Five or so years ago, the term “cybercrime” tipped off a typical executive leader's tongue far less frequently than it does today. As data thefts rose, however – often targeting the personally identifiable information (PII) of everyday consumers – concerns about the soaring numbers of criminal acts online became mainstream topics of discussion for both worried corporate managers and average home-users. As well, locating, apprehending and successfully prosecuting the increasingly cunning perpetrators committing these cybercrimes has become a chief ambition for many leading law enforcement officers and state prosecutors.

The Internet Crime Complaint Center (IC3), established in 2000 as a partnership between the FBI and the National White Collar Crime Center, offers a sobering set of numbers: In 2009, the total dollar loss from all cases of computer fraud that were referred to law enforcement by IC3 was $559.7 million. In 2008, a total loss of $264.6 million was reported. The potential financial losses go much higher. The White House's Cyberspace Policy Review estimated that in 2008 and 2009, American businesses lost $1 trillion in intellectual property due to cyberattacks.

And, while one might assume court cases related to the mounting numbers of cybercrimes would present some tangible evidence, the number of cases that actually make it to court – although increasing in the past two years or so – still lag behind the immense volume of online attacks. The main problem, concur a number of lawyers, is that oftentimes corporate victims would rather avoid calling attention to their vulnerabilities than move forward with a court case – no matter its prospects for success.

“Clients don't want to make headlines,” notes Serge Jorgensen, vice president and CTO of the Sylint Group, a computer and network security consulting firm based in Sarasota, Fla., which works with various law firms and law enforcement agencies on cybercrime cases.

Still, some cases are making it to trial and the types being litigated run the computer crime gamut. There's the disgruntled, laid-off employee seeking revenge. Break-ins to a competitor's network to steal intellectual property and customer data are becoming more and more common these days. The now ubiquitous act of PII thievery has fast become the basis for many an online cybercrime ring's successful business. There are unfriendly foreign countries seeking to wreak havoc on the federal government or steal leading enterprises' trade secrets – and everything in between. Today, even embezzlement via electronic funds transfer is a mainstay, say the lawyers.

Wake-up calls

Organized online crimes these days usually involve a significant financial aim. That might be best epitomized by last year's guilty plea in the TJX case, where potential losses may total more than $21 billion. In that case, the U.S. Secret Service uncovered the theft of more than 40 million credit and debit card numbers from numerous retailers, including TJX.

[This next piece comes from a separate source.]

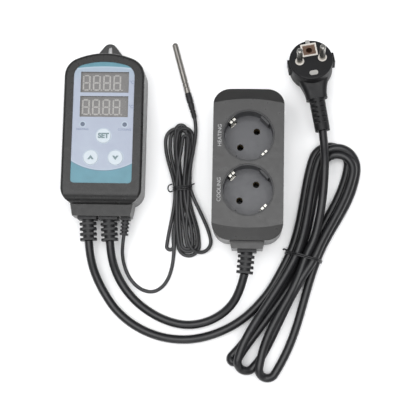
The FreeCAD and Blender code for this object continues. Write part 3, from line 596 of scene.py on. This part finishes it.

High-profile cases like this have prompted corporations to be more vigilant with incident response. “In some instances, we work with law enforcement agencies to seek restitution to tee up for criminal or civil litigation,” says Stephen Wu, a partner with Cooke, Kobrick & Wu. His firm, based in California, works with Sylint and specializes in cybercrime.

The alleged mastermind of the TJX breach was an American, with Russian accomplices. But, prosecution of these types of cybercrimes is often difficult when the perpetrators are based overseas. Attorneys point accusing fingers at Asia and Estonia as particular hotbeds of cybercrime activity. Internationally, more than half of the 600 IT executives in 14 countries surveyed for a September 2009 report by McAfee researchers thought their nation's laws were inadequate to deter cyberattacks.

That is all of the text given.